DATASET EXCERPT >>

•••••

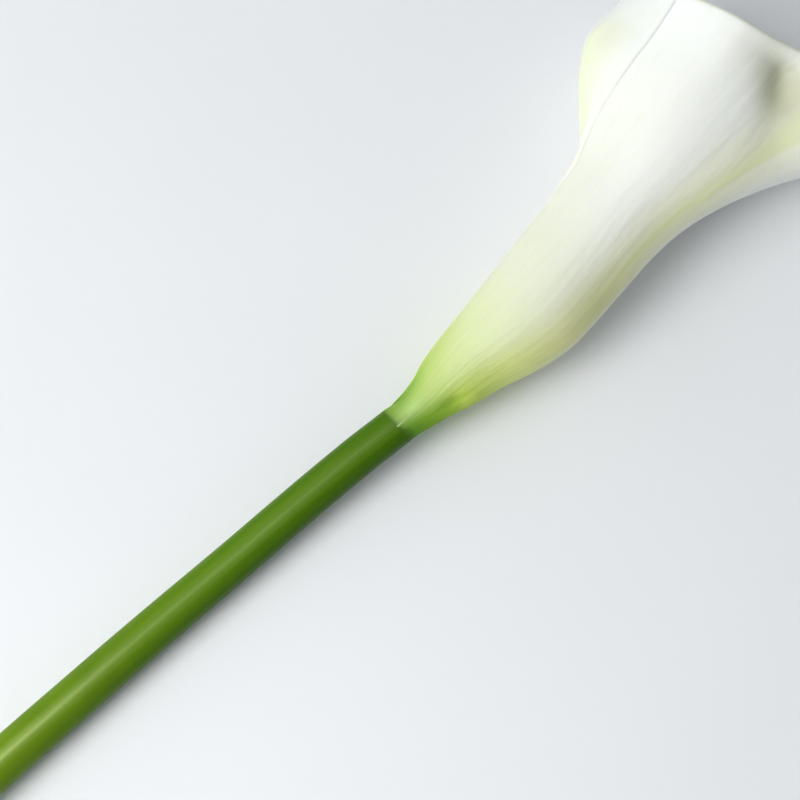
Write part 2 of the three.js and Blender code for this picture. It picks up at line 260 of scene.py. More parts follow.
STREAK_GREEN = (124, 156, 36)
PATCH_GREEN = (60, 100, 4)
SHADED_GREEN = (46, 84, 0)
SPECK_GREEN = (130, 160, 60)
TISSUE_PALE = (206, 220, 158)
TISSUE_PORE = (128, 154, 74)
TISSUE_SKIN = (120, 156, 58)
POLLEN_DEEP, POLLEN_TOP, POLLEN_LIGHT = (176, 118, 14), (244, 196, 48), (250, 218, 96)
OVARY_DEEP, OVARY_TOP = (120, 132, 40), (204, 208, 104)
GRAIN_LIGHT = (255, 232, 130)
FLOOR_DARK, FLOOR_LIGHT = (232, 234, 236), (235, 237, 239)

# Where the spathe's colours change, in degrees from the midrib or millimetres above the base:
# from, to, and the shares there where they aren't 0 and 1
RAMP_HEIGHTS = (0, 140)
GREEN_WANDERS = (0, 30, 2.0, 12.0)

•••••

WHAT YOU HAVE TO DO >>
The lines above should be duplicated exactly.

FULL SOLUTION >>
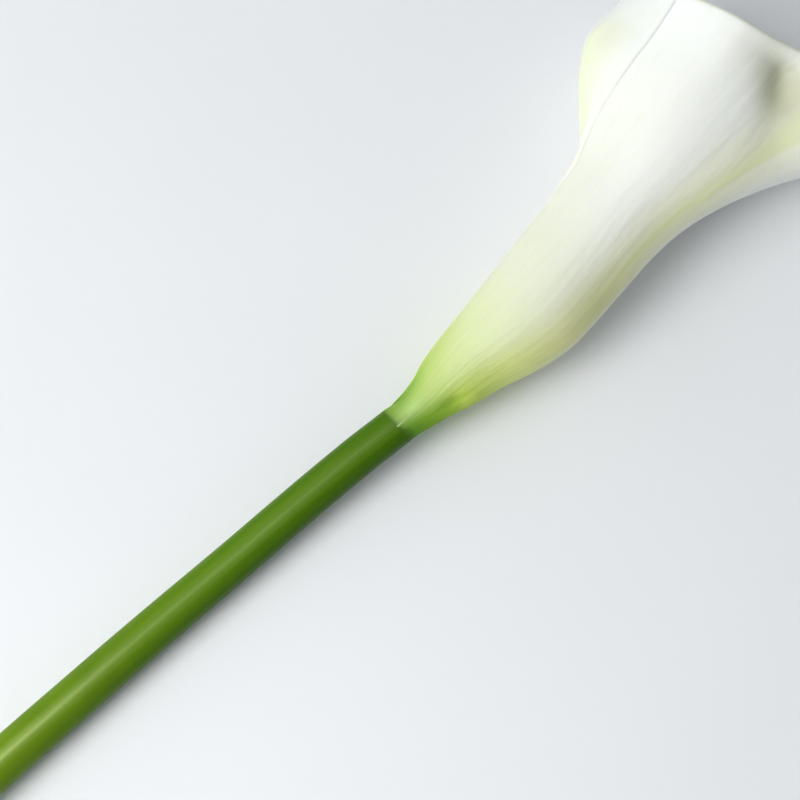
Write part 2 of the three.js and Blender code for this picture. It picks up at line 260 of scene.py. More parts follow.
STREAK_GREEN = (124, 156, 36)
PATCH_GREEN = (60, 100, 4)
SHADED_GREEN = (46, 84, 0)
SPECK_GREEN = (130, 160, 60)
TISSUE_PALE = (206, 220, 158)
TISSUE_PORE = (128, 154, 74)
TISSUE_SKIN = (120, 156, 58)
POLLEN_DEEP, POLLEN_TOP, POLLEN_LIGHT = (176, 118, 14), (244, 196, 48), (250, 218, 96)
OVARY_DEEP, OVARY_TOP = (120, 132, 40), (204, 208, 104)
GRAIN_LIGHT = (255, 232, 130)
FLOOR_DARK, FLOOR_LIGHT = (232, 234, 236), (235, 237, 239)

# Where the spathe's colours change, in degrees from the midrib or millimetres above the base:
# from, to, and the shares there where they aren't 0 and 1
RAMP_HEIGHTS = (0, 140)
GREEN_WANDERS = (0, 30, 2.0, 12.0)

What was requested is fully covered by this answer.